The contributing authors are Ralf Toumi, an atmospheric physics professor at Imperial College London and Lauren Restell of Lloyd’s Exposure Management. They warn that the levels of carbon dioxide, methane and nitrous oxide levels in the atmosphere “are higher than at any time” during the last 800,000 years.

“The Summary for Policymakers of the IPCC’s Fifth Assessment Report (2013) reports an unequivocal warming of the climate system,” Lloyd’s noted. “Changes are observed in atmospheric and oceanic temperatures, the extent of ice and snow coverage, and the concentration of greenhouse gases in the atmosphere.”

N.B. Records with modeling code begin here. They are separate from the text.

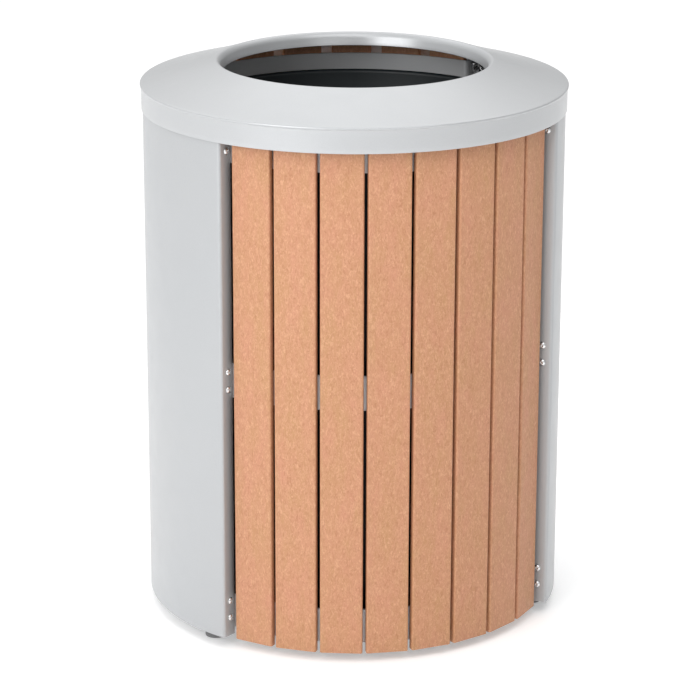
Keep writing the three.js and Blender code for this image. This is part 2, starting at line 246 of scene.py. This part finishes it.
def recycled_board(name):
    """Coloured recycled plastic: a warm ground with fine wavy flecks, lighter and darker."""
    yellow_ground, red_ground = (0.480, 0.250, 0.124), (0.522, 0.244, 0.146)
    light_fleck, dark_fleck = (0.650, 0.362, 0.218, 1.0), (0.375, 0.158, 0.080, 1.0)
    long_flecks = (1, 1, 0.45)
    g = Graph(name)
    patch = g.noise(42.0, detail=4.0, roughness=0.6, stretch=(1, 1, 0.35))
    ground = g.ramp(patch, (0.32, yellow_ground), (0.68, red_ground))
    light = g.noise(330.0, detail=4.0, roughness=0.65, stretch=long_flecks, distortion=1.4)
    with_light = g.mix(g.between(light, 0.48, 0.66, 0.0, 0.75), ground, light_fleck)
    dark = g.noise(260.0, detail=4.0, roughness=0.6, stretch=long_flecks, distortion=1.4)
    sawn = g.noise(35.0, stretch=(1, 1, 0.3))
    return g.finish(
        Base_Color=g.mix(g.between(dark, 0.50, 0.34, 0.0, 0.5), with_light, dark_fleck),
        Roughness=g.between(light, 0.3, 0.7, 0.62, 0.5),
        Normal=g.bump(sawn, 0.4 * MM, 0.35, after=g.bump(light, 0.12 * MM, 0.4)),
        Specular_IOR_Level=0.35,
    )


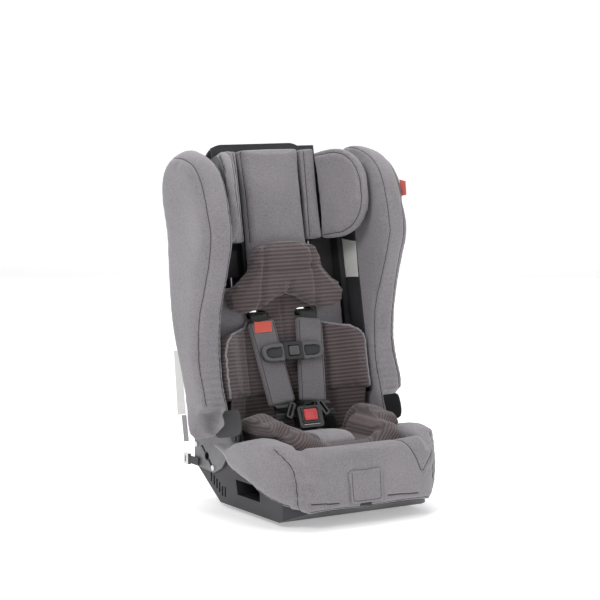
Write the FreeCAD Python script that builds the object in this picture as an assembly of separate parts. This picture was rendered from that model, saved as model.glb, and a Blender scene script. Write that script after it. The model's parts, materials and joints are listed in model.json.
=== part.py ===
import FreeCAD, Part

# Convertible child car seat: a base and a folding backrest, a sliding headrest and a five-point harness.
#
# Frame, in millimetres: +X to the right of someone who faces the front of the seat, +Y towards the back,
# +Z up. The origin is on the floor under the middle of the base.
# The backrest and the headrest are drawn upright about the fold hinge and then leant back by RECLINE.

import math
import os

V = FreeCAD.Vector
X_AXIS = V(1, 0, 0)
Y_AXIS = V(0, 1, 0)
ORIGIN = V(0, 0, 0)

# ---- driving dimensions ----
RECLINE = 11.0  # lean of the backrest behind vertical, degrees
HINGE_Y, HINGE_Z = -75.0, 140.0
GAP = 0.3  # between neighbours that do not touch
PLAY = 0.06  # radial clearance of a pin in its bore

BASE_HALF = 165.0
BASE_WALL = 4.0
BASE_FRONT, BASE_NOSE, BASE_TAIL = -236.0, -292.0, 86.0
BASE_TOP = 96.0
CORNER_X, CORNER_Y = 34.0, 44.0  # cut from the front corners, seen from above
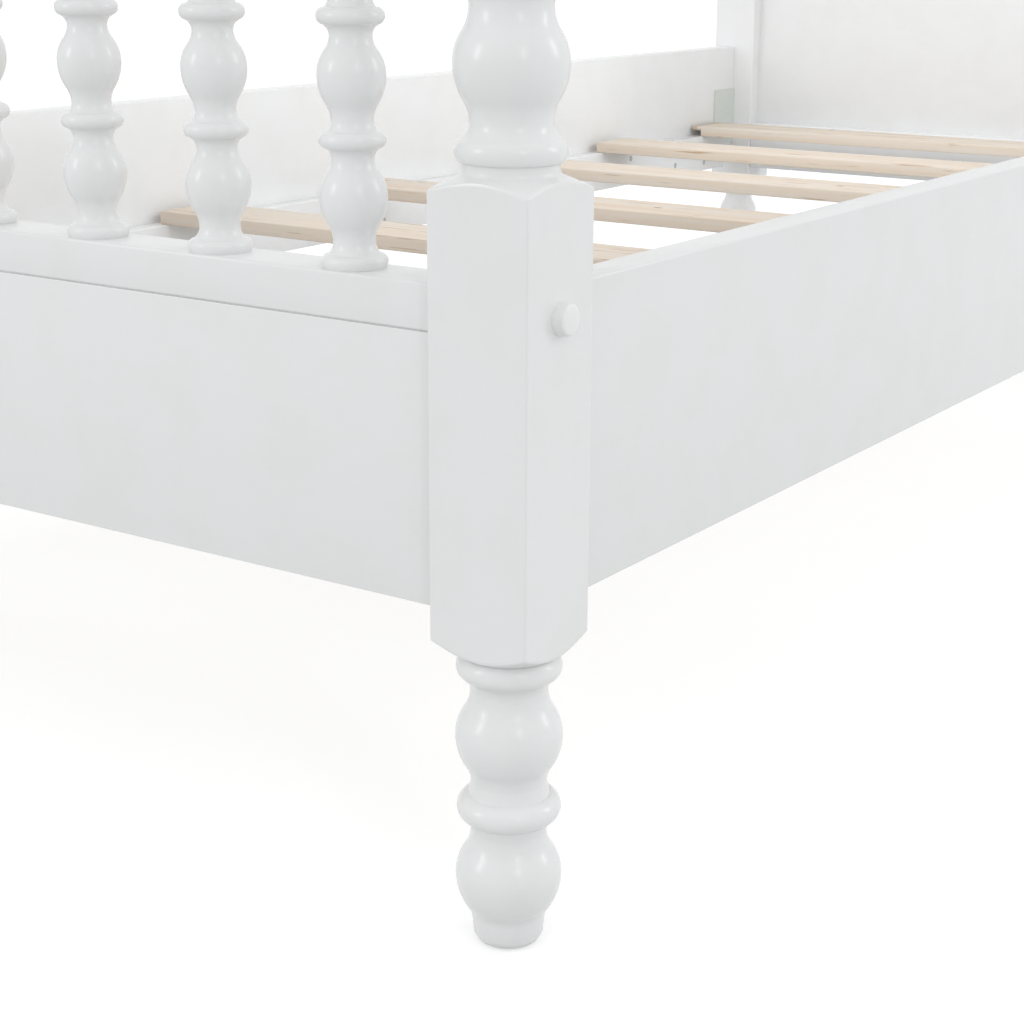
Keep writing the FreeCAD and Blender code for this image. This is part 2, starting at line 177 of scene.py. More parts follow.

But this is not necessarily contributing to an increase in thunderstorms in the United States, according to a case study, provided by Verisk Analystics Inc.’s Boston-based AIR Worldwide unit, in the Lloyd’s report.

The AIR Worldwide authors – senior research scientist Ioana Dima and Shane Latchman, AIR’s manager of research and consulting and client services – note there are “two competing mechanisms” by which global warming can change thunderstorm risk in the United States.

One effect of global warming that could reduce the probability of severe thunderstorms is a “weaker lower level global temperature gradient between equator and poles which in turn causes a weakening of the vertical wind shear.”

However, Dima and Latchman note, an “increase in vertical instability and low-level moisture would result in an increased probability of severe thunderstorms in the future, since both these factors are important for the formation and development of thunderstorms.”

Their paper was on both U.S. severe thunderstorms and tropical cyclones in a region of the Pacific encompassing a wide area, including Papua New Guinea, Fiji and Samoa.

Global warming “has a direct impact on the intensity and life cycle” of tropical cyclones “by providing more energy to the storms and allowing for a possible increase in severity and frequency,” they wrote.